Compare Church Militant, where the clergy is Badass, but not necessarily the rulers of a country. A Corrupt Church is often the head of a Theocracy, but not always.
Community Feedback Replies: 16
  • January 15, 2012
    cityofmist
    The word 'theocracy' derives from the Greek meaning 'the rule of God' (or 'gods').

    It's common to have an official state religion, but this doesn't necessarily equate to a theocracy or even an especially religious country. For example, in England the head of state (the monarch) is also the head of the Church, bringing an overtly religious aspect into the governmental system, but England and the UK in terms of population are much less religious than nearby, officially secular Ireland and France.

    States governed by Sharia law are technically theocracies, although that's simplifying it a little; there's generally a democratic or nominally democratic government as well. Saudi Arabia and Iran both have legal systems and courts based on Islam, and the latter is actually called 'the Theocratic Republic'. Vatican City is also, obviously, a theocratic country.

    If we want to do historical examples, there will be a lot more of those. The only fictional example I can think of right now is Gilead in The Handmaids Tale, but I'm sure there are a lot more.
  • January 15, 2012
    Lumpenprole
    Note that true theocracies, where secular government is virtually non-existent, are fairly rare. Most often the Church will simply have a lot of secular power and sometimes a parallel government: authority over religious/moral laws, it's own bureaucracy, it's own army, etc.

    Karse, one of the countries bordering Valdemar in several of Mercedes Lackey's novels, is a true theocracy.
  • January 15, 2012
    jate88
    Isn't any story set in the middle ages automatically assumed to have this trope?
  • January 15, 2012
    randomsurfer
    In the DC Comics miniseries World of Krypton it's shown how the government of Krypton came to be science based. There were three competing factions: one for science, one for democracy, and one for a Theocracy. They decided to let the Kryptonian gods decide. One representative from each faction went out into a thunderstorm with a rod; whichever one didn't get hit by a bolt would be the chosen. Science won after theocracy and democracy's reps each got hit. In The Stinger of the story the scientist admitted to a time-travelling Kal-El that he had used a non-ferrous metal in making his rod. He didn't consider it cheating since the gods told him to do so - or so he claimed.
  • January 16, 2012
    Arivne
    Tabletop RPG
    • Early editions of Dungeons And Dragons
      • Greyhawk setting: The Theocracy of the Pale (worship of Pholtus), Iuz (ruled by the demon lord Iuz)
      • Forgotten Realms: Elturgard (Lawful Good religions), Luiren, Mulhorand (transplanted Egyptian deities)
      • Deities and Demigods Cyclopedia: The Babylonian and Sumerian civilizations were theocracies.
      • The Kuo-Toa are led by a Priest-Prince of the deity Blibdoolpoolp.
  • January 16, 2012
    Koveras
    Please have a link to The Church trope in the write-up somewhere. I have put a lot of work into that one.

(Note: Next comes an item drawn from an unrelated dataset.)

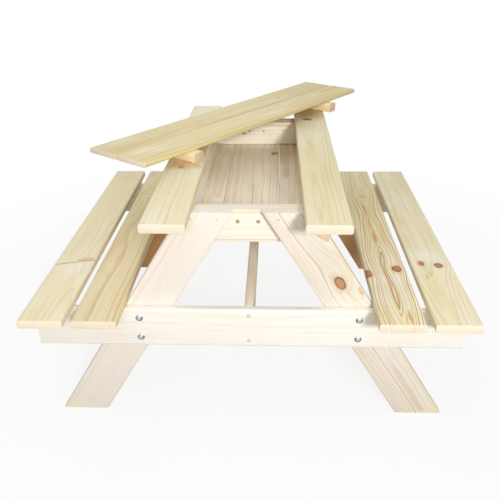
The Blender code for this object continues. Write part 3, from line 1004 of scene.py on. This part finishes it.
class PICNIC_OT_bolts(bpy.types.Operator):
    """Make the carriage bolts through legs and crossbars, and plate their washers and nuts"""

    bl_idname = "picnic.bolts"
    bl_label = "Carriage bolts"

    def execute(self, context):
        hardware = context.scene.picnic_hardware
        nodes = solids("carriage_bolt_")
        spots = []
        for node in nodes:
            end = "near" if "_near_" in node else "far"
            place, facing = way_in(node, "crossbar_" + end, OUTWARD[end])
            spots.append((place, facing, 0.0))
            length = abs(face_of(node, -OUTWARD[end]) - place.y)
        tree, keys = bolt_tree()
        bolts = spread("carriage_bolts", tree, keys, spots, {
            "Head Radius": hardware.head_radius, "Head Height": hardware.head_height,
            "Shank Radius": hardware.bolt_radius, "Shank Length": length,
            "Thread Pitch": hardware.thread_pitch,
            "Material": zinc_material("zinc_heads", hardware.zinc, HEAD_ROUGH,
                                      hardware.painted_rim_reflection)},
            "table", nodes)
        write_heads(bolts.data, spots, hardware.head_radius)
        zinc = zinc_material("zinc_plate", hardware.zinc, PLATE_ROUGH)
        for node in solids("bolt_washer_") + solids("bolt_nut_"):
            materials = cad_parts[node].data.materials
            materials.clear()
            materials.append(zinc)
        return {"FINISHED"}


class PICNIC_OT_screws(bpy.types.Operator):
    """Make the countersunk screws of the stretcher, the box, the legs and the lid"""

    bl_idname = "picnic.screws"
    bl_label = "Screws"

    def execute(self, context):
        hardware = context.scene.picnic_hardware
        tree, keys = screw_tree()
        turns = np.random.default_rng(SCREW_SEED)
        # Painted shade: the box ends' and battens' screws get a dark colour that stands for the
        # shade in their holes
        dark = zinc_material("screw_plate", hardware.screw_zinc, SCREW_ROUGH)
        bright = zinc_material("screw_zinc", hardware.zinc, SCREW_ROUGH)

        def drive(name, spots, length, metal, nodes=(), body="table", size=1.0):
            radius = hardware.screw_radius * size
            spots = [(place, facing, turns.uniform(0.0, math.tau)) for place, facing in spots]
            spread(name, tree, keys, spots, {
                "Head Radius": radius, "Shank Radius": radius * SHANK_SHARE,
                "Shank Length": length, "Proud": hardware.screw_proud, "Material": metal},
                body, nodes)

        for kind, board, metal in (("stretcher_screw_", "crossbar_", bright),
                                   ("box_end_screw_", "box_end_", dark)):
            nodes = solids(kind)
            spots = [way_in(node, board + end, out) for end, out in OUTWARD.items()
                     for node in nodes if end in node]
            drive(kind + "heads", spots, hardware.frame_screw_length, metal, nodes)
        # Through the tops of the legs, and through the box ends into them
        spots = []
        for end, out in OUTWARD.items():
            for side, way in (("left", -1.0), ("right", 1.0)):
                leg = f"leg_{end}_{side}"
                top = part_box(leg)[1].z
                spots += [(Vector((way * x, face_of(leg, out), top - LEG_SCREWS_DOWN)),
                           (0.0, out, 0.0)) for x in LEG_SCREWS_OUT]
                inner = face_of("box_end_" + end, -out)
                spots.append((Vector((way * BOX_SCREW_OUT, inner, top - BOX_SCREW_DOWN)),
                              (0.0, -out, 0.0)))
        drive("leg_screws", spots, hardware.leg_screw_length, bright, size=LEG_SCREW_SHARE)
        # Up through the lid's battens into its boards
        spots = []
        turn = context.scene.picnic_pine.lid_turn
        for node in ("lid_batten_near", "lid_batten_far"):
            middle = board_size(node, turn)[1]
            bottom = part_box(node)[0].z
            for x in BATTEN_SCREWS_ALONG:
                place = middle + Matrix.Rotation(turn, 3, "Z") @ Vector((x, 0.0, 0.0))
                spots.append((Vector((place.x, place.y, bottom)), (0.0, 0.0, -1.0)))
        drive("batten_screws", spots, hardware.lid_screw_length, dark, body="lid")
        return {"FINISHED"}


# Studio

FLOOR_RADIUS, FLOOR_SIDES = 30.0, 96
# How far from the table's middle the floor starts and ends its change to plain white
WHITE_START, WHITE_FULL = 0.55, 1.5
SENSOR_WIDTH = 36.0
# Each lamp's place, what it points at, and the side of its square
LAMPS = {
    "key": ((1.40, -5.0, 2.42), (0.0, -0.1, 0.30), 0.7),
    "fill": ((0.1, -3.8, 1.9), (0.0, -0.1, 0.35), 0.8),
    "top": ((-0.3, -0.9, 3.4), (0.0, 0.0, 0.3), 3.2),
    "back": ((-0.8, 2.8, 2.0), (0.0, 0.0, 0.3), 2.0),
}


def seen_rays(n):
    """One for the camera's rays and for those that metal and glass send on from it."""
    camera = n.add("ShaderNodeLightPath", output="Is Camera Ray")
    return n.larger(camera, n.larger(n.also(camera, "Is Glossy Ray"),
                                     n.also(camera, "Is Transmission Ray")))


def make_floor(studio):
    """A plain pale floor that keeps the table's shadow."""
    bm = bmesh.new()
    bmesh.ops.create_circle(bm, cap_ends=True, segments=FLOOR_SIDES, radius=FLOOR_RADIUS)
    mesh = mesh_of(bm, "floor")
    floor = add_object("floor", mesh)
    material = bpy.data.materials.new("floor_paint")
    n = bare_nodes(material)
    white = n.add("ShaderNodeEmission", {"Color": (1.0, 1.0, 1.0), "Strength": 1.0})
    seen = seen_rays(n)
    place = n.add("ShaderNodeTexCoord", output="Object")
    away = n.add("ShaderNodeVectorMath", {0: place}, "Value", operation="LENGTH")
    paint = n.add("ShaderNodeBsdfDiffuse", {
        "Color": n.mix(seen, studio.floor_bounce, studio.floor)})
    glow = n.smooth(away, WHITE_START, WHITE_FULL, studio.floor_glow, 1.0)
    both = n.add("ShaderNodeMixShader", {0: seen * glow, 1: paint, 2: white})
    n.add("ShaderNodeOutputMaterial", {"Surface": both})
    mesh.materials.append(material)


def make_room(scene, studio):
    """Even light from all round, which the camera sees as plain white."""
    scene.world = bpy.data.worlds.new("room")
    n = bare_nodes(scene.world)
    strength = seen_rays(n) * (1.0 - studio.room_light) + studio.room_light
    back = n.add("ShaderNodeBackground", {"Color": (1.0, 1.0, 1.0), "Strength": strength})
    n.add("ShaderNodeOutputWorld", {"Surface": back})


def make_lamp(name, place, target, size, power):
    light = bpy.data.lights.new(name, "AREA")
    light.shape = "SQUARE"
    light.size = size
    light.energy = power
    lamp = add_object(name, light)
    lamp.location = place
    lamp.rotation_euler = (Vector(target) - Vector(place)).to_track_quat("-Z", "Y").to_euler()


def make_camera(scene, studio):
    data = bpy.data.cameras.new("camera")
    data.sensor_width = SENSOR_WIDTH
    data.lens = studio.focal_length
    camera = add_object("camera", data)
    camera.matrix_world = (Matrix.Translation(studio.camera_place)
                           @ Matrix.Rotation(-studio.pan, 4, "Z")
                           @ Matrix.Rotation(math.pi / 2 - studio.tilt, 4, "X")
                           @ Matrix.Rotation(studio.roll, 4, "Z"))
    scene.camera = camera


class PICNIC_OT_stage(bpy.types.Operator):
    """Make the floor, the lamps, the room's light and the camera"""

    bl_idname = "picnic.stage"
    bl_label = "Studio"

    def execute(self, context):
        studio = context.scene.picnic_studio
        make_floor(studio)
        make_room(context.scene, studio)
        for name, (place, target, size) in LAMPS.items():
            make_lamp(name + "_lamp", place, target, size, getattr(studio, name + "_power"))
        make_camera(context.scene, studio)
        context.scene.view_settings.view_transform = "Standard"
        return {"FINISHED"}


# The add-on

SETTINGS = {
    "picnic_pine": PineSettings,
    "picnic_hardware": HardwareSettings,
    "picnic_studio": StudioSettings,
}

STEPS = (PICNIC_OT_planks, PICNIC_OT_frames, PICNIC_OT_box, PICNIC_OT_floor, PICNIC_OT_lid,
         PICNIC_OT_bolts, PICNIC_OT_screws, PICNIC_OT_stage)


class PICNIC_PT_table(bpy.types.Panel):
    """Lists the table's pieces and its settings"""

    bl_idname = "PICNIC_PT_table"
    bl_label = "Picnic Table"
    bl_space_type = "VIEW_3D"
    bl_region_type = "UI"
    bl_category = "Picnic Table"

    def draw(self, context):
        for step in STEPS:
            self.layout.operator(step.bl_idname)
        for name in SETTINGS:
            group = getattr(context.scene, name)
            box = self.layout.box()
            for key in group.__annotations__:
                box.prop(group, key)


CLASSES = (*SETTINGS.values(), *STEPS, PICNIC_PT_table)


def register():
    for item in CLASSES:
        bpy.utils.register_class(item)
    for name, group in SETTINGS.items():
        setattr(bpy.types.Scene, name, bpy.props.PointerProperty(type=group))


def unregister():
    for name in SETTINGS:
        delattr(bpy.types.Scene, name)
    for item in reversed(CLASSES):
        bpy.utils.unregister_class(item)


def main():
    register()
    bpy.ops.picnic.planks()
    bpy.ops.picnic.frames()
    bpy.ops.picnic.box()
    bpy.ops.picnic.floor()
    bpy.ops.picnic.lid()
    bpy.ops.picnic.bolts()
    bpy.ops.picnic.screws()
    bpy.ops.picnic.stage()


if __name__ == "__main__":
    main()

    • The Lands of Holy Order the Arkanar Kingdom in the ending in Hard To Be A God.
  • January 16, 2012
    aurora369
    In The Elder Scrolls universe, Morrowind was one of these for a long time, governed by the living gods of the Tribunal and their clergy.
  • January 16, 2012
    DaibhidC
  • January 16, 2012
    Bisected8
    • In The Order Of The Stick Azure City is technically this. It's ruled by Lord Shojo, who is also the leader of the Sapphire Guard, an order of Paladins; he argues that this means his secular jurisdiction isn't limited because nor is their gods'.
  • January 16, 2012
    Tambov333
    Real Life:
    • Vatican City and its predecessor, the Papal State/Holy See.
    • The medieval Caliphate(s)
  • January 16, 2012
    Damr1990
    On Trinity Blood, the Vatican is Governs a good chunck of the world(the other being mainly vampires and some minor neutral cities) and is the capital City of the human goverment
  • January 16, 2012
    AP
    • Taliban-controlled Afghanistan
    • Medieval Europe to the point where it was called "Christiandom" for centuries.
  • January 16, 2012
    fulltimeD
    No Real Life Exampes. Inevitably they would make this political flamebait.
  • January 16, 2012
    AP
    Since this isn't a negative or positive trope but rather a type of government, real life examples should count.
  • January 16, 2012
    Koveras
    In a theocracy the Capital City and the Holy City are often one and the same.
  • January 17, 2012
    Chabal2
    • Warhammer 40 K: The ginormous Imperium of Man is very much a theocracy, given that they have a Physical God as its former leader. However, ever since a prominent Ecclesiarchy member went mad and tried to form his own Imperium within the Imperium, the Ecclesiarchy is no longer allowed to keep "men under arms". Hence the Sisters of Battle. Also, their priests accompany the Imperial Guard into battle wielding inspiring speeches and eight-foot-long chainswords.
      • Similarly, on the Chaos side the leaders tend to be those who the gods most favor. However, they aren't really priests, as the Chaos gods would much rather their followers kill loyalists and aliens instead of holding masses.
    • The Lizardmen of Warhammer are led by their Skink priests, who interpret the wills of their gods.